**Requirements:** Which lines hold the word "that"? Show each of them.

◇ ◇ ◇

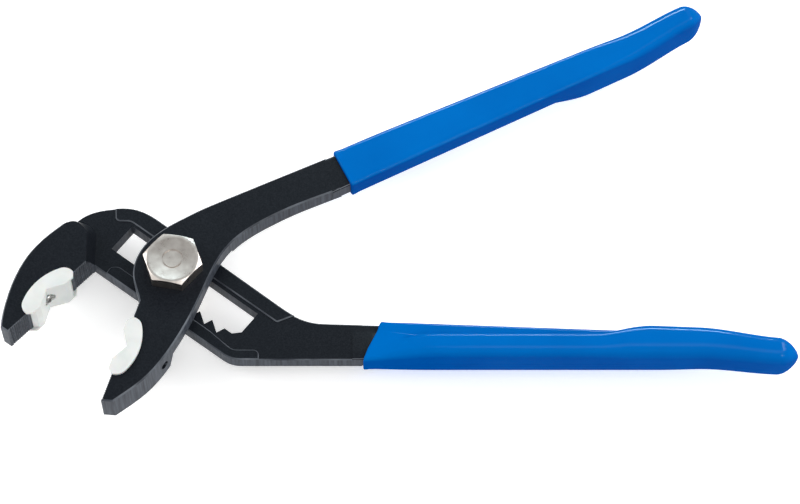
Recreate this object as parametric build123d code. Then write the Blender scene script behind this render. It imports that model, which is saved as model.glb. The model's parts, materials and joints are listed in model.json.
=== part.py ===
from build123d import *
import math
import os

# Adjustable lap-joint pliers with plastic jaw pads and dipped handles. Millimetres.
# The tool lies flat: Z is the bolt axis, X runs along the lower handle towards its end.
# The origin is on the bolt axis, at the end face of the bolt, on the surface under the tool.

# --- Levels along the bolt axis -------------------------------------------------------
PLAY = 0.05                # gap between faces that slide on each other
PLATE = 5.5                # thickness of each lever where the two are lapped
BOLT_STUB = 0.9            # bolt thread standing out of the nut
NUT_HEIGHT = 5.5
REAR = BOLT_STUB + NUT_HEIGHT + PLAY     # rear face of the slotted lever
MID = REAR + PLATE                       # front face of the slotted plate
LAP = MID + PLAY                         # rear face of the front plate
FRONT = LAP + PLATE                      # front face of both jaws and the front lever
CENTRE = (REAR + FRONT) / 2

# --- Bolt and nut ---------------------------------------------------------------------
HEX_FLATS = 16.4
HEAD_HEIGHT = 5.0
SHANK_R = 5.0
BORE_R = SHANK_R + PLAY
HEX_CHAMFER = 0.75
DISH_R = 7.4                # the head's dished face, and the ring pressed in it
DISH_DEPTH = 0.45
RING_R = 3.3
RING_WIDTH = 0.45
RING_DEPTH = 0.25
HEAD_TURN = -10.5          # degrees, one corner of the head from +X
NUT_TURN = -14.0

# --- Slot with its ratchet teeth, along its own axis through the bolt ------------------
SLOT_ANGLE = -37.5
SLOT_HALF = 5.1
SLOT_START = -21.6
SLOT_END = 29.4
TOOTH_PITCH = 4.9
TOOTH_DEPTH = 2.65
TOOTH_STEEP = 1.06         # run of the steep flank
VALLEYS = 7
DRAFT_DEPTH = 3.8          # drafted part of the slot's plain sides, at the rear face
DRAFT_WIDTH = 2.2
LAST_TIP = 24.3            # tooth tip nearest the handle
RAIL_RISE = 0.45           # how far the two sliding rails stand above the plate
RAIL_BREAK = 0.35

# --- Ratchet catch behind the front lever, in the slot's axes with the handles open ----
CATCH_R = 10.23
CATCH_TIP_ANGLE = -22.0
CATCH_TOP_ANGLE = 6.0
CATCH_BACK = ((7.6, 20), (5.6, 40), (3.0, 10), (5.3, -38), (6.61, -25.9))

# --- Jaws: throat point, direction of the gripping line, centre of the pad along it ----
THROAT_A = (-25.5, 3.2)
JAW_A_ANGLE = 226.5
PAD_A_AT = 18.0
JAW_A_LENGTH = 36.0
THROAT_B = (-10.2, -12.1)
JAW_B_ANGLE = 253.2
PAD_B_AT = 16.4
JAW_B_LENGTH = 35.6
STEP_B_ANGLE = -146.0      # direction from the bolt towards jaw B's step behind the lap
STEP_B_AT = 15.0
TEETH_A = ((0.6, 8.6), (27.6, 35.6))     # serrated stretches from the throat
TEETH_B = ((0.6, 7.0), (26.0, 35.2))
SERRATION_PITCH = 0.75
SERRATION_DEPTH = 0.38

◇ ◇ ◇

**Solution to the exercise:**
Recreate this object as parametric build123d code. Then write the Blender scene script behind this render. It imports that model, which is saved as model.glb. The model's parts, materials and joints are listed in model.json.
PLAY = 0.05                # gap between faces that slide on each other